The third treasure that I offer you from monastic life is that of making the Holy Sacrifice of the Mass the center of your day. God promised that if we love Him and keep His word, He will love us and make His home with us. The most privileged way that He accomplishes this is through the gift of the Mass. Make the Mass the center and high point of each day. Your good chaplains will often be encouraging you attend daily Mass. Listen to them!

At the Holy Sacrifice Christ comes very close to you. As He passes by you in the Holy Sacrifice, touch the hem of His garment, bringing to Him all the regrets and trials of your day, listening to Him, allowing Him to form your heart like unto His.
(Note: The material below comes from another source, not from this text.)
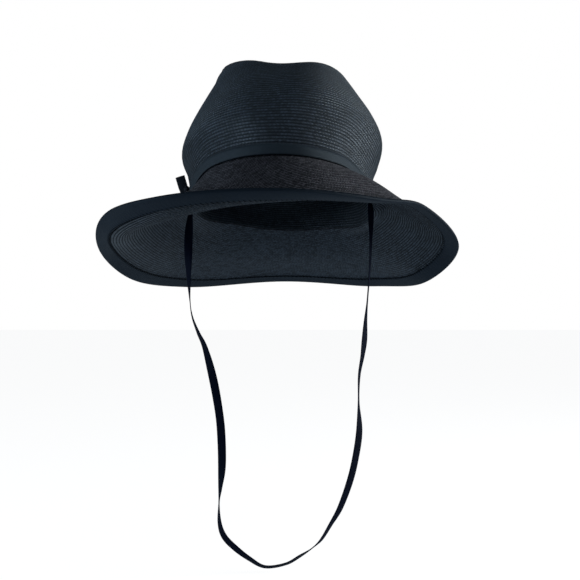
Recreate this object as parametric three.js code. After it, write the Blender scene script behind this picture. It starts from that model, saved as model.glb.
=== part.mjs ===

You are setting a great pattern, opening the school year with the Holy Sacrifice. Keep making Calvary, brought to you through the Holy Sacrifice, the source and summit of your day, and then expect wonders! We can not grasp exactly what God will accomplish in your souls through this school year, individually and as a College family, but it will be awesome! Rejoice and be amazed at the way the Three Persons of the Trinity will come to you through this College and make their Home in you. For sure, I know, your parents will be!